Entonces, como durante el hitlerismo, se los culpó de mucho y pagaron con sangre. Y pienso en la alegría del klezmer, en el ritual del baile que es tributo a la divinidad, cómo se superó la historia, la terrible memoria para seguir bailando. Volvemos al hombre, a los infinitos sirios que perdieron todo en extrema crueldad y que continúan vivos; a los yezidis del monte Sindjar que esclavizaron los fanáticos de ISIS y que no han muerto.

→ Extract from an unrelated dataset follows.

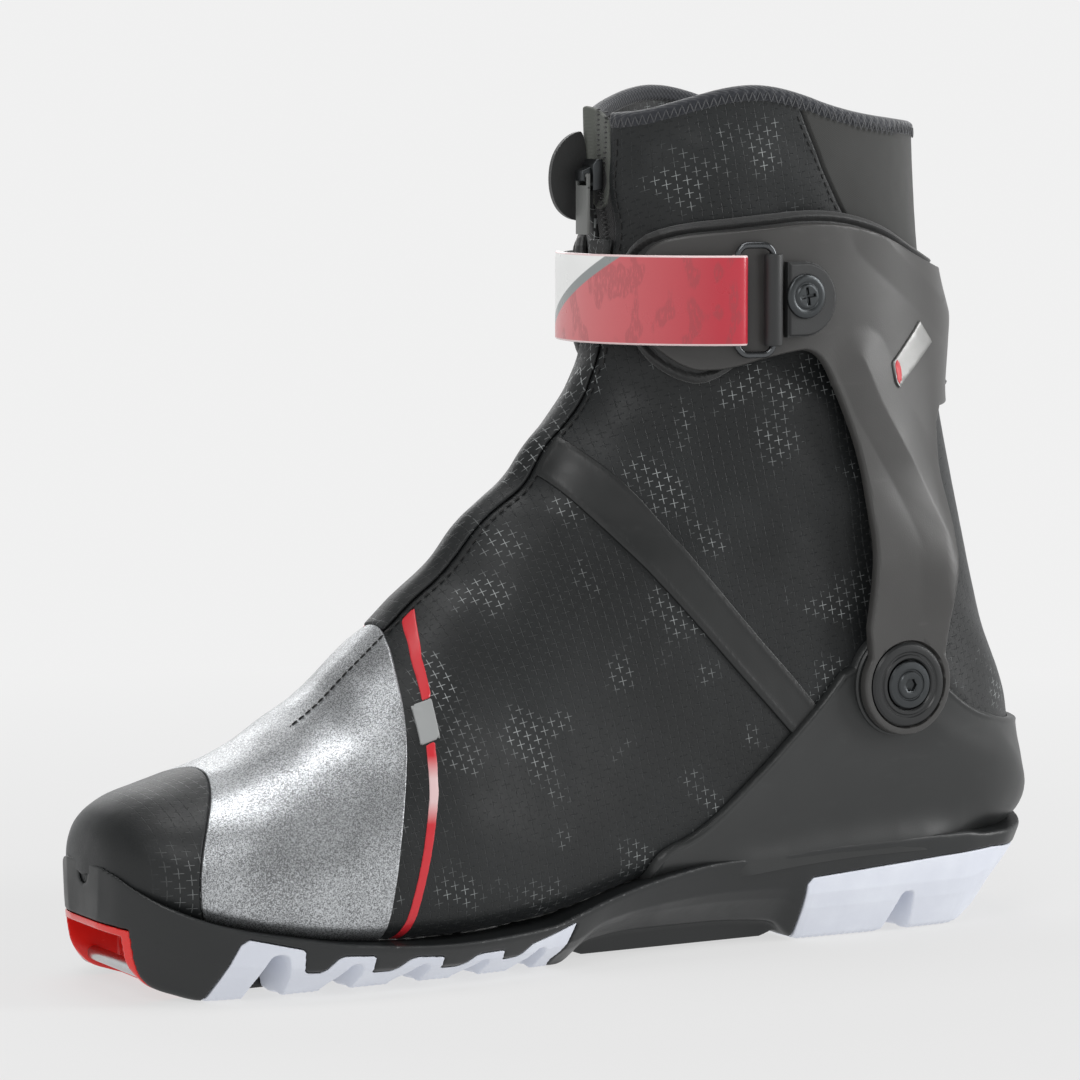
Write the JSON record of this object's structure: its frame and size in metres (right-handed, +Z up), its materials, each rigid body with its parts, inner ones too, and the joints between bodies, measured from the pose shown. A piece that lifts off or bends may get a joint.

Y ahora se ha puesto de nuevo la noche; el frío permaneció. Las familias de mapaches se enrollan entre sí; bellas mofetas resaltan con negro pelaje ante la nieve. Alisto la música para hoy, para mi salida nocturna al más acá y al más allá. Escojo Dire Straits, recuerdo a Julio y su muchacha Juliette, el tiempo ido de las inglesas bellas y borrachas. Si habrán muerto o viven, si se acuerdan de nosotros, si se quedó un beso en ellas no lo sabemos. Ni lo sabremos. Adjunto pasodobles taurinos, por la orquesta municipal de Madrid. Pasodobles que se afianzaron en México, en Colombia, en Cuba, que se fusionaron con el tango argentino, tan presentes en la música del que fuera suegro Pedro Ferragutti. Así para más tarde, incluso con algo de danzas del Renacimiento. La soledad es rica y el dolor y la tristeza se convierten en memoria y en tesoro. La vida sigue, la vida brilla, a pesar del frío y de la luz mala que aparece a fogonazos en los pajonales gauchos de las lecturas de infancia, en el algarrobo algarrobal de mi madre, y de Eduardo Falú, en los algarrobos de Tiataco. Polvo son. El polvo es el aire del recuerdo.